Task statement ▸
Set down the material once more, exactly as it appears.

>>

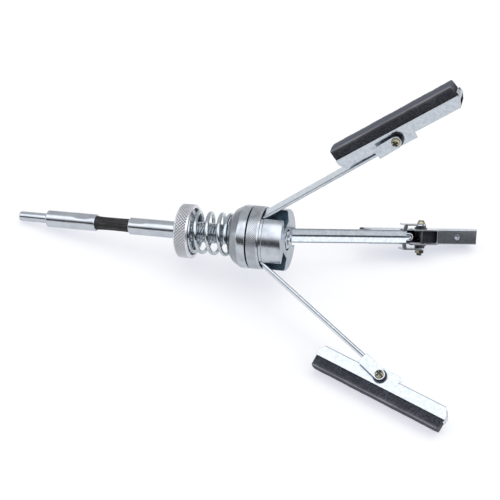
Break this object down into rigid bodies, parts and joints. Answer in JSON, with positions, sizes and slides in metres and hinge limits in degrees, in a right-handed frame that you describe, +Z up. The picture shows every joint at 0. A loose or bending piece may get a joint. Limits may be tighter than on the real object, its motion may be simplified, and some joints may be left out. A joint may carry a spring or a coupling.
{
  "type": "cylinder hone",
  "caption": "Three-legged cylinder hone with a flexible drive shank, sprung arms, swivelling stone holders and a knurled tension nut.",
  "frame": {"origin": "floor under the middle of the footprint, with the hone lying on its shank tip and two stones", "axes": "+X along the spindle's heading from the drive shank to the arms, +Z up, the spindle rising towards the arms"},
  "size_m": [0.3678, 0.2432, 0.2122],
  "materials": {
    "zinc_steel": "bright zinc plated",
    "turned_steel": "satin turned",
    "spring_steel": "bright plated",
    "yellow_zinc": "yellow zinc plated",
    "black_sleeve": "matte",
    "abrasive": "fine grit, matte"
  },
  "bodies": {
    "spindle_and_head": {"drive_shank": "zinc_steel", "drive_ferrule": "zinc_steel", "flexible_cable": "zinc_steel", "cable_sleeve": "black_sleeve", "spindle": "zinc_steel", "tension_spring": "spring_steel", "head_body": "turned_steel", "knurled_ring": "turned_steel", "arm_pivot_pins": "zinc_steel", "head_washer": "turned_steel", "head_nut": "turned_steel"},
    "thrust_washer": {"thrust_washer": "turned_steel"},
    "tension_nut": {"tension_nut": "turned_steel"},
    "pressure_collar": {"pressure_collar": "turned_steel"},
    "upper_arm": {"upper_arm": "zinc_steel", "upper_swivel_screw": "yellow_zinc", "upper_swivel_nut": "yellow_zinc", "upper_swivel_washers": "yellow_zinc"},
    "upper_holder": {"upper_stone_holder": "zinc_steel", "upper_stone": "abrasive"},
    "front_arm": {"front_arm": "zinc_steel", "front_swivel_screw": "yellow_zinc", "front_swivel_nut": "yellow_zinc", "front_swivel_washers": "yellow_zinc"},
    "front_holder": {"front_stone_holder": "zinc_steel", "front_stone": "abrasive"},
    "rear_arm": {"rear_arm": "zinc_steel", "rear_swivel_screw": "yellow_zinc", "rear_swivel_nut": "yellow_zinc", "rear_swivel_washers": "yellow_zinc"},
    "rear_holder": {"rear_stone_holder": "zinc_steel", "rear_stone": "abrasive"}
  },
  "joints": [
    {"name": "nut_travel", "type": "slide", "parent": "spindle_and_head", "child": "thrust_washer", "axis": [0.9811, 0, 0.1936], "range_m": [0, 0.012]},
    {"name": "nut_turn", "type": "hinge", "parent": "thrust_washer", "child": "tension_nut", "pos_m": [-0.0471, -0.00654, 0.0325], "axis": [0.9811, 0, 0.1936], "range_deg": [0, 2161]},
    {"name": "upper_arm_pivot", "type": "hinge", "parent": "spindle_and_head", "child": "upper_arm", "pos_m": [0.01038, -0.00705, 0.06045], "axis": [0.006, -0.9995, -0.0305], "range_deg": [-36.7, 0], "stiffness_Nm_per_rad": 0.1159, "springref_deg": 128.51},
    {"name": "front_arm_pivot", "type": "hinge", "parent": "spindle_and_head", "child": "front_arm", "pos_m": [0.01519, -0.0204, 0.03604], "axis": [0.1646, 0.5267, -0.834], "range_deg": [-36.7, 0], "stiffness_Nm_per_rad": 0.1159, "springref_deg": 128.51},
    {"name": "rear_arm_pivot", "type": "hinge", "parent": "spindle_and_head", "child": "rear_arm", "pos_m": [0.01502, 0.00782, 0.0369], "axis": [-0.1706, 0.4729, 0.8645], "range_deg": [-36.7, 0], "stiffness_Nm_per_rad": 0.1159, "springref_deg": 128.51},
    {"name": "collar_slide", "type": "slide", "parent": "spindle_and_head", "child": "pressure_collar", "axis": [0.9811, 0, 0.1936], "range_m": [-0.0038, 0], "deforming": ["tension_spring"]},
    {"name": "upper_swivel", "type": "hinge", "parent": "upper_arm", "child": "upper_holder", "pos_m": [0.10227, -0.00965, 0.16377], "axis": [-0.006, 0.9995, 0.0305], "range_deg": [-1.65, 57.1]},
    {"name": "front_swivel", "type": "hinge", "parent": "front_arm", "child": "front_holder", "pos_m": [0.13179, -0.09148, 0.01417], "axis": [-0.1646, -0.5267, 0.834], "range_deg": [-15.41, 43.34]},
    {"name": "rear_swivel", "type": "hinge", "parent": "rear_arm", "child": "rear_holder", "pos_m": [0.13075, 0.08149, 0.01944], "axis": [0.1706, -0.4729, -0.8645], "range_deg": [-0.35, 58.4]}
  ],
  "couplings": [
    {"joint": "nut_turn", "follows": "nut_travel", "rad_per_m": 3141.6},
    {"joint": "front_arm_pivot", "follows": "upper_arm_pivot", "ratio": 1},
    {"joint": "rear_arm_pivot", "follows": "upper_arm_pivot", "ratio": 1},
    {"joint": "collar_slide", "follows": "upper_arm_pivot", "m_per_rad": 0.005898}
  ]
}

<<

Written answer ▸
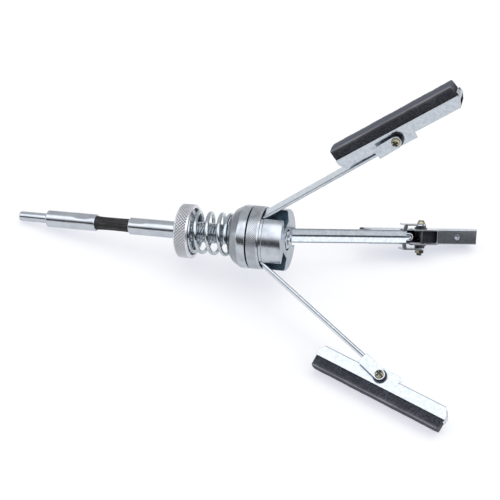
Break this object down into rigid bodies, parts and joints. Answer in JSON, with positions, sizes and slides in metres and hinge limits in degrees, in a right-handed frame that you describe, +Z up. The picture shows every joint at 0. A loose or bending piece may get a joint. Limits may be tighter than on the real object, its motion may be simplified, and some joints may be left out. A joint may carry a spring or a coupling.
{
  "type": "cylinder hone",
  "caption": "Three-legged cylinder hone with a flexible drive shank, sprung arms, swivelling stone holders and a knurled tension nut.",
  "frame": {"origin": "floor under the middle of the footprint, with the hone lying on its shank tip and two stones", "axes": "+X along the spindle's heading from the drive shank to the arms, +Z up, the spindle rising towards the arms"},
  "size_m": [0.3678, 0.2432, 0.2122],
  "materials": {
    "zinc_steel": "bright zinc plated",
    "turned_steel": "satin turned",
    "spring_steel": "bright plated",
    "yellow_zinc": "yellow zinc plated",
    "black_sleeve": "matte",
    "abrasive": "fine grit, matte"
  },
  "bodies": {
    "spindle_and_head": {"drive_shank": "zinc_steel", "drive_ferrule": "zinc_steel", "flexible_cable": "zinc_steel", "cable_sleeve": "black_sleeve", "spindle": "zinc_steel", "tension_spring": "spring_steel", "head_body": "turned_steel", "knurled_ring": "turned_steel", "arm_pivot_pins": "zinc_steel", "head_washer": "turned_steel", "head_nut": "turned_steel"},
    "thrust_washer": {"thrust_washer": "turned_steel"},
    "tension_nut": {"tension_nut": "turned_steel"},
    "pressure_collar": {"pressure_collar": "turned_steel"},
    "upper_arm": {"upper_arm": "zinc_steel", "upper_swivel_screw": "yellow_zinc", "upper_swivel_nut": "yellow_zinc", "upper_swivel_washers": "yellow_zinc"},
    "upper_holder": {"upper_stone_holder": "zinc_steel", "upper_stone": "abrasive"},
    "front_arm": {"front_arm": "zinc_steel", "front_swivel_screw": "yellow_zinc", "front_swivel_nut": "yellow_zinc", "front_swivel_washers": "yellow_zinc"},
    "front_holder": {"front_stone_holder": "zinc_steel", "front_stone": "abrasive"},
    "rear_arm": {"rear_arm": "zinc_steel", "rear_swivel_screw": "yellow_zinc", "rear_swivel_nut": "yellow_zinc", "rear_swivel_washers": "yellow_zinc"},
    "rear_holder": {"rear_stone_holder": "zinc_steel", "rear_stone": "abrasive"}
  },
  "joints": [
    {"name": "nut_travel", "type": "slide", "parent": "spindle_and_head", "child": "thrust_washer", "axis": [0.9811, 0, 0.1936], "range_m": [0, 0.012]},
    {"name": "nut_turn", "type": "hinge", "parent": "thrust_washer", "child": "tension_nut", "pos_m": [-0.0471, -0.00654, 0.0325], "axis": [0.9811, 0, 0.1936], "range_deg": [0, 2161]},
    {"name": "upper_arm_pivot", "type": "hinge", "parent": "spindle_and_head", "child": "upper_arm", "pos_m": [0.01038, -0.00705, 0.06045], "axis": [0.006, -0.9995, -0.0305], "range_deg": [-36.7, 0], "stiffness_Nm_per_rad": 0.1159, "springref_deg": 128.51},
    {"name": "front_arm_pivot", "type": "hinge", "parent": "spindle_and_head", "child": "front_arm", "pos_m": [0.01519, -0.0204, 0.03604], "axis": [0.1646, 0.5267, -0.834], "range_deg": [-36.7, 0], "stiffness_Nm_per_rad": 0.1159, "springref_deg": 128.51},
    {"name": "rear_arm_pivot", "type": "hinge", "parent": "spindle_and_head", "child": "rear_arm", "pos_m": [0.01502, 0.00782, 0.0369], "axis": [-0.1706, 0.4729, 0.8645], "range_deg": [-36.7, 0], "stiffness_Nm_per_rad": 0.1159, "springref_deg": 128.51},
    {"name": "collar_slide", "type": "slide", "parent": "spindle_and_head", "child": "pressure_collar", "axis": [0.9811, 0, 0.1936], "range_m": [-0.0038, 0], "deforming": ["tension_spring"]},
    {"name": "upper_swivel", "type": "hinge", "parent": "upper_arm", "child": "upper_holder", "pos_m": [0.10227, -0.00965, 0.16377], "axis": [-0.006, 0.9995, 0.0305], "range_deg": [-1.65, 57.1]},
    {"name": "front_swivel", "type": "hinge", "parent": "front_arm", "child": "front_holder", "pos_m": [0.13179, -0.09148, 0.01417], "axis": [-0.1646, -0.5267, 0.834], "range_deg": [-15.41, 43.34]},
    {"name": "rear_swivel", "type": "hinge", "parent": "rear_arm", "child": "rear_holder", "pos_m": [0.13075, 0.08149, 0.01944], "axis": [0.1706, -0.4729, -0.8645], "range_deg": [-0.35, 58.4]}
  ],
  "couplings": [
    {"joint": "nut_turn", "follows": "nut_travel", "rad_per_m": 3141.6},
    {"joint": "front_arm_pivot", "follows": "upper_arm_pivot", "ratio": 1},
    {"joint": "rear_arm_pivot", "follows": "upper_arm_pivot", "ratio": 1},
    {"joint": "collar_slide", "follows": "upper_arm_pivot", "m_per_rad": 0.005898}
  ]
}